Cardinal Justin Rigali is retiring as Philadelphia's archbishop, disgraced by a second grand jury report documenting the hierarchy's cover-up of sexual abuse by priests. It was announced last week that his successor will be Archbishop Charles Chaput of Denver, one of America's most outspoken Catholic conservatives. The appointment shows that the Vatican accepts the strange idea that the church's problems in this country have come about because Catholics are too American - too tainted by America's "culture of death" - and because U.S. bishops and priests are too sensitive to what lay people and non-Catholics think.

What is needed, the Vatican seems to believe, are leaders who "put the church first," assert the authority of bishops and priests, and make no pastoral or political concessions on supposedly nonnegotiable Catholic teachings about abortion, homosexuality, and female priests.

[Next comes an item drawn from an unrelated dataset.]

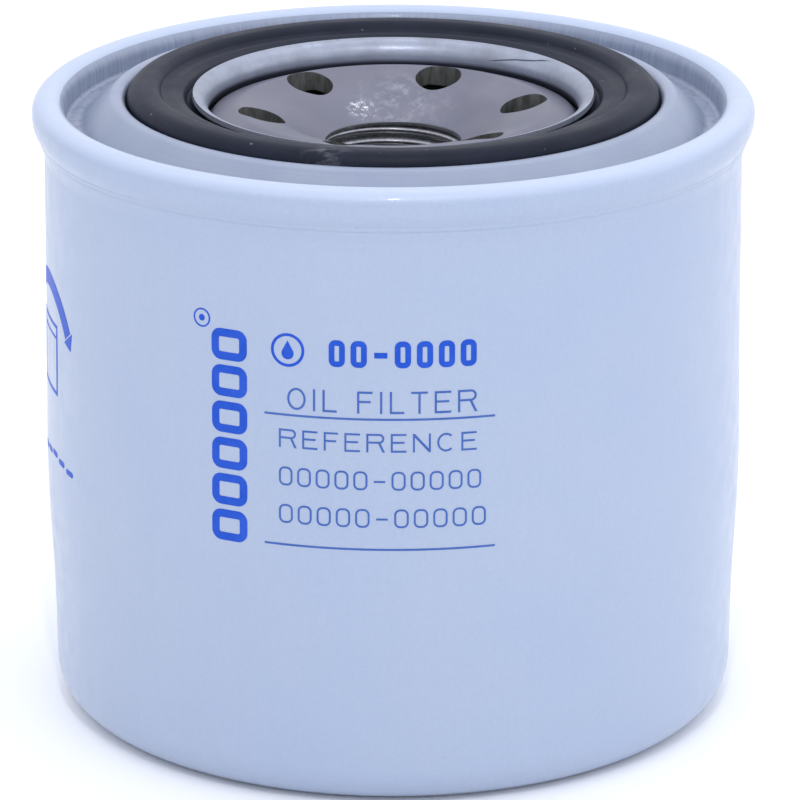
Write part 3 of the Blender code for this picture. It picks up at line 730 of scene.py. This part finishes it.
def build_thread():
    """The hub's internal thread: a 60 degree ridge wound up the bore, fading out at both ends.
    Its crests cross the back of the bore at THREAD_CREST_Z and whole pitches from there."""
    steps_per_turn = 96
    low, high = HUB_END + 0.9 * MM, HUB_MOUTH - 0.62 * MM
    back = radians(90)
    count = round((high - low) / THREAD_PITCH * steps_per_turn)
    root = THREAD_MAJOR + 0.06 * MM
    root_half, shoulder_half, crest_half = 0.4375, 0.14, 0.08  # half widths of the ridge, in pitches
    rings = []
    for step in range(count + 1):
        middle = low + (high - low) * step / count
        angle = back + 2 * pi * (middle - THREAD_CREST_Z) / THREAD_PITCH
        fade = min(1.0, 0.08 + 4 * (min(step, count - step) / steps_per_turn))
        crest = THREAD_MAJOR - (THREAD_MAJOR - THREAD_MINOR) * fade
        flank = [(root, root_half), (crest + 0.05 * MM, shoulder_half), (crest, crest_half)]
        ridge = [(radius, -half) for radius, half in flank] + flank[::-1]
        rings.append([(radius * cos(angle), radius * sin(angle),
                       middle + rise * THREAD_PITCH * (0.3 + 0.7 * fade)) for radius, rise in ridge])
    finish_piece("hub_thread", tube_along(rings), thread_steel("thread_oiled"), "shell")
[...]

This winter will see the introduction of a revised liturgy produced by the Holy See, whose handpicked committee made some 10,000 changes to the version approved by the vast majority of bishops in the English-speaking world. Locally, bishops and priests can make use of lay ministers and advisers, but they are required to make the difference between laity and priests very clear - as if this were somehow in doubt. Restoration of hierarchical and clerical power in the church, under the guise of "real Catholicism," appears to be the order of the day.